Alicia Boor from the Cottonwood District Extension District shared the reasons for the season’s traditional greenery with eight members of Great Bend Garden Club during their December meeting. The greenery used in our Christmas Season’s decorations has rich traditions from around the world.  

The beautiful poinsettias are a tropical plant brought originally from Mexico by a missionary who found them being used by the churches there because of their Christian tradition of bringing a gift to the Christ child. When a poor child had nothing to bring except some green leaves he had gathered, the story goes that because of the child’s gift of faith, the leaves turned to red like the leaves of the poinsettia plant. In the United States poinsettias are only grown in green houses and must be protected from winter weather.

The practice of using holly berries at Christmas comes from an ancient Druid tradition of hanging the evergreen holly over their doorways as a symbol of rebirth and renewed life following a long winter. A humorous old tradition concerning holly was that if a wife brought holly home on a sunny, warm day she could rule the household for the year. If she brought it home on a cold, dreary day, her husband could rule the house.

Mistletoe is a common symbol of love used at Christmas time because of a story from Scandinavian mythology. Baldur, the son of the Norse god Thor, was shot and killed by an arrow covered with mistletoe, the only plant that hadn’t vowed to his wife never to cause the death of Baldlur. When other gods managed to raise Baldur from the dead, his wife was so pleased, she declared the mistletoe the plant of love and vowed to kiss anyone who passed under it.

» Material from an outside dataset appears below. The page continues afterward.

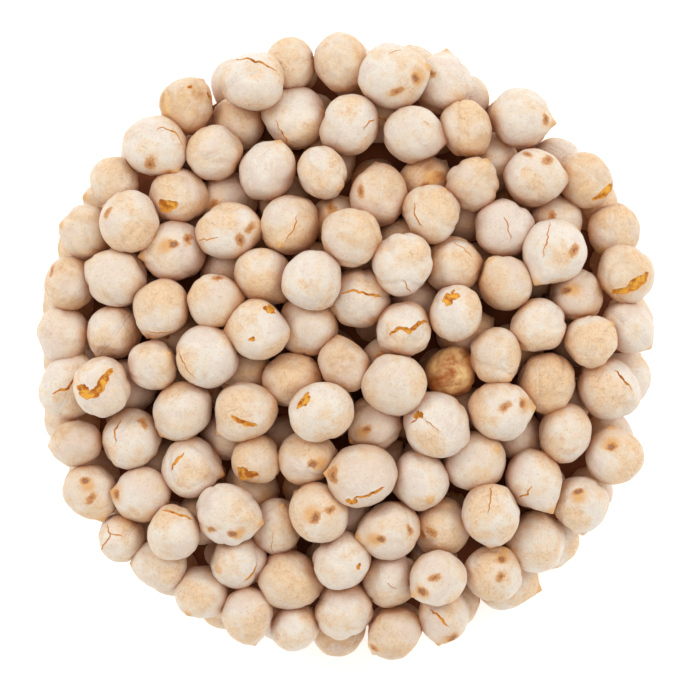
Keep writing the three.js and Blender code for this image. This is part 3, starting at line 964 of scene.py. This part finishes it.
def skin_material():
    n = Nodes("roasted_chickpea_skin")
    coarse = n.math("MULTIPLY_ADD", n.field("hue"), 0.07, n.noise(0.16, 3))
    middle = n.noise(0.55, 5, 0.62)
    fine = n.noise(2.6, 4, 0.65)
    streaks = n.noise(0.9, 3, 0.5, 2.2)
    lines = n.noise(0.3, 2, 0.5, 0.4)
    mottle = n.noise(1.1, 5, 0.7, 1.6)

    tone = n.math("ADD", n.field("tone"), n.math("MULTIPLY_ADD", middle, 2.8, -1.4))
    colour = n.mix(n.within(tone, -0.9, 0.8), CREAM_SKIN, PINK_SKIN)
    colour = n.mix(n.math("MULTIPLY", n.within(tone, 0.3, 1.8), 0.8), colour, BROWN_SKIN)
    colour = n.mix(n.math("MULTIPLY", n.within(coarse, 0.44, 0.68), 0.8), colour, YELLOW_SKIN)
    colour = n.mix(n.math("MULTIPLY", n.within(coarse, 0.5, 0.36), 0.6), colour, ROSY_SKIN)
    colour = n.mix(n.math("MULTIPLY", n.within(streaks, 0.5, 0.8), 0.5), colour, CHALK)
    colour = n.mix(n.math("MULTIPLY", n.within(fine, 0.52, 0.75), 0.5), colour, BROWN_SKIN)
    mottled = n.math("MULTIPLY", n.within(mottle, 0.5, 0.62), n.within(coarse, 0.5, 0.62))
    colour = n.mix(n.math("MULTIPLY", mottled, 0.45), colour, MOTTLE_TAN)
    veins = n.math("MULTIPLY", line_at(n, lines, 0.5, 0.008), n.within(coarse, 0.46, 0.62))
    colour = n.mix(n.math("MULTIPLY", veins, 0.28), colour, LINE_TAN)
    wander = n.math("MULTIPLY_ADD", middle, 0.24, n.math("ADD", n.field("across"), -0.12))
    furrow = n.math("MULTIPLY", line_at(n, wander, 0.0, 0.06), n.field("back"))
    colour = n.mix(n.math("MULTIPLY", furrow, 0.4), colour, CHALK)
    ripples = n.math("SINE", n.math("MULTIPLY", lines, 50.0))
    rippled = n.math("MULTIPLY", ripples, n.within(n.noise(0.21, 2), 0.5, 0.62))
    colour = n.mix(n.math("MULTIPLY", n.within(rippled, 0.2, 1.0), 0.15), colour, CHALK)
    colour = n.mix(n.math("MULTIPLY", n.within(rippled, -0.2, -1.0), 0.1), colour, LINE_TAN)
    colour = n.mix(n.math("MULTIPLY", n.field("beak"), 0.4), colour, YELLOW_SKIN)
    colour = n.mix(n.math("MULTIPLY", n.within(n.field("beak"), 0.6, 0.95), 0.7), colour, EYE_SMUDGE)
    colour = n.mix(n.math("MULTIPLY", n.within(n.field("seam"), 0.5, 0.15), 0.7), colour, CHALK)
    toasted = n.mix(n.within(n.noise(0.14, 6, 0.68, 0.7), 0.37, 0.62), TOASTED_SKIN, TOASTED_GOLD)
    colour = n.mix(n.within(n.field("tone"), 1.2, 1.5), colour, toasted)

    ragged = n.math("MULTIPLY_ADD", middle, 1.6, -0.8)
    spot = n.math("ADD", n.math("ADD", n.field("spot"), ragged), n.math("MULTIPLY_ADD", streaks, 1.4, -0.7))
    colour = n.mix(n.math("MULTIPLY", n.within(spot, 2.0, 0.8), 0.6), colour, EYE_SMUDGE)
    colour = n.mix(n.math("MULTIPLY", n.within(spot, 1.4, 0.8), 0.85), colour, SPOT_TAN)
    colour = n.mix(n.math("MULTIPLY", n.within(spot, 0.65, 0.1), 0.8), colour, SPOT_DARK)
    smudge = n.within(n.math("ADD", n.field("smudge"), ragged), 2.9, 0.4)
    colour = n.mix(n.math("MULTIPLY", smudge, 0.85), colour, EYE_SMUDGE)
    ring = n.math("ADD", n.field("eye"), n.math("ADD", ragged, n.math("MULTIPLY_ADD", streaks, 1.2, -0.6)))
    colour = n.mix(n.math("MULTIPLY", n.within(ring, 1.35, 0.85), 0.85), colour, EYE_RING)
    colour = n.mix(n.math("MULTIPLY", n.within(ring, 0.75, 0.5), 0.85), colour, EYE_DARK)
    colour = n.mix(n.math("MULTIPLY", n.within(ring, 0.4, 0.1), 0.7), colour, EYE_MIDDLE)

    opened = n.math("ADD", n.field("opened"), n.math("MULTIPLY_ADD", fine, 0.08, -0.04))
    inside = n.mix(n.within(n.noise(0.7, 3, 0.55), 0.42, 0.62), INSIDE_GOLD, INSIDE_DEEP)
    inside = n.mix(n.within(opened, 0.0, 0.16), INSIDE_EDGE, inside)
    colour = n.mix(n.within(opened, -0.04, 0.02), colour, inside)

    # Painted shade: the skin is drawn browner, and darkest brown, where neighbouring peas crowd it, standing
    # in for the shade and warm bounce light between peas.
    painted_shade = n.within(n.field("painted_crowding_shade"), 0.1, 1.3)
    colour = n.mix(n.math("MULTIPLY", painted_shade, 0.75), colour, PAINTED_SHADE_BROWN)
    colour = n.mix(n.math("MULTIPLY", n.within(n.field("painted_crowding_shade"), 1.2, 2.4), 0.6), colour, PAINTED_DEEP_SHADE_BROWN)
    n.link(colour, n.shader.inputs["Base Color"])

    n.link(n.math("MULTIPLY_ADD", fine, 0.2, 0.58), n.shader.inputs["Roughness"])
    rough = n.bump(n.noise(5, 3, 0.6), 0.05, 0.5)
    wrinkled = n.bump(n.noise(0.8, 6, 0.62, 0.8), 0.3, 0.75, rough)
    lined = n.math("MULTIPLY_ADD", veins, -0.5, n.math("MULTIPLY_ADD", rippled, 0.18, furrow))
    ridged = n.bump(lined, 0.08, 0.8, wrinkled)
    n.link(ridged, n.shader.inputs["Normal"])
    n.shader.inputs["Subsurface Weight"].default_value = 0.08
    n.shader.inputs["Subsurface Radius"].default_value = (0.9, 0.65, 0.4)
    n.shader.inputs["Subsurface Scale"].default_value = 0.8 * MM
    n.shader.inputs["Specular IOR Level"].default_value = 0.3
    n.shader.inputs["Sheen Weight"].default_value = 0.1
    n.shader.inputs["Sheen Roughness"].default_value = 0.5
    return n.material


def core_material():
    n = Nodes("heap_inside_painted_shade")
    # The core's dark brown is painted shade: it stands in for shaded peas deep in the heap.
    colour = n.mix(n.noise(0.4, 5), CORE_PAINTED_SHADE_DARK, CORE_PAINTED_SHADE_BROWN)
    n.link(colour, n.shader.inputs["Base Color"])
    n.shader.inputs["Roughness"].default_value = 0.9
    return n.material


# ======== Floor, light and camera ========

LENS = 120  # mm
SENSOR = 36
PIXELS = 700
PIXELS_TO_MM = 6.0
RIM_LEVEL = 13  # mm above the table, where the outline of the heap lies
VIEW_MIDDLE = (0.75, -0.33)  # mm, the middle of the picture
ROOM_LIGHT = 0.8
SOFTBOX_OUT, SOFTBOX_BACK, SOFTBOX_UP = 0.45, 0.3, 0.5  # metres
SOFTBOX_SIZE = 0.3  # metres
SOFTBOX_POWER = 1.1  # watts
FLOOR_SIZE = 4  # metres


def make_floor():
    bpy.ops.mesh.primitive_plane_add(size=FLOOR_SIZE, location=(0, 0, 0))
    floor = bpy.context.object
    floor.name = "floor"
    n = Nodes("white_floor")
    n.shader.inputs["Base Color"].default_value = (0.9, 0.9, 0.9, 1)
    n.shader.inputs["Roughness"].default_value = 0.8
    n.shader.inputs["Emission Color"].default_value = (1, 1, 1, 1)
    n.shader.inputs["Emission Strength"].default_value = 0.4
    floor.data.materials.append(n.material)


def make_light():
    world = bpy.data.worlds.new("soft_room")
    bpy.context.scene.world = world
    world.use_nodes = True
    world.node_tree.nodes["Background"].inputs["Color"].default_value = (1, 0.985, 0.965, 1)
    world.node_tree.nodes["Background"].inputs["Strength"].default_value = ROOM_LIGHT
    for name, side in (("softbox_left", -1), ("softbox_right", 1)):
        place = (side * SOFTBOX_OUT, SOFTBOX_BACK, SOFTBOX_UP)
        lamp = bpy.data.lights.new(name, "AREA")
        lamp.shape = "DISK"
        lamp.size = SOFTBOX_SIZE
        lamp.energy = SOFTBOX_POWER
        box = bpy.data.objects.new(name, lamp)
        box.location = place
        box.rotation_euler = (-Vector(place)).to_track_quat("-Z", "Y").to_euler()
        bpy.context.collection.objects.link(box)


def make_camera():
    width = PIXELS / PIXELS_TO_MM
    away = width * LENS / SENSOR
    camera = bpy.data.cameras.new("camera")
    camera.lens = LENS
    camera.sensor_width = SENSOR
    camera.clip_start = 0.01
    holder = bpy.data.objects.new("camera", camera)
    holder.location = (VIEW_MIDDLE[0] * MM, VIEW_MIDDLE[1] * MM, (RIM_LEVEL + away) * MM)
    bpy.context.collection.objects.link(holder)
    bpy.context.scene.camera = holder


make_camera()
make_floor()
make_light()
bpy.context.scene.view_settings.view_transform = "Standard"

peas = heap_peas()
draw_looks(peas)
skin = skin_material()
for piece in make_pieces(peas).values():
    piece.data.materials.append(skin)
    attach(piece, "root")
    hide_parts(NODE)
core = make_core()
core.data.materials.append(core_material())
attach(core, "root")
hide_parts(NODE)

According to a legend, one Christmas Eve, a Jesuit missionary named Father Jose was finding it hard to gain the trust and faith of the Bolivian children he was trying to teach. While praying for guidance, he heard the children singing a song he had taught them and carrying to the church armfuls of a jungle flower they had gathered. That flower became known as the Christmas cactus.

The tradition of evergreen trees that have become our Christmas trees is said to have originated with Martin Luther. One night when marveling at a sky filled with stars behind a row of evergreens, he cut one down, took it inside and covered it with candles to represent what he had seen. This tradition of an evergreens representing both natural and spiritual life came to America originally from Germany.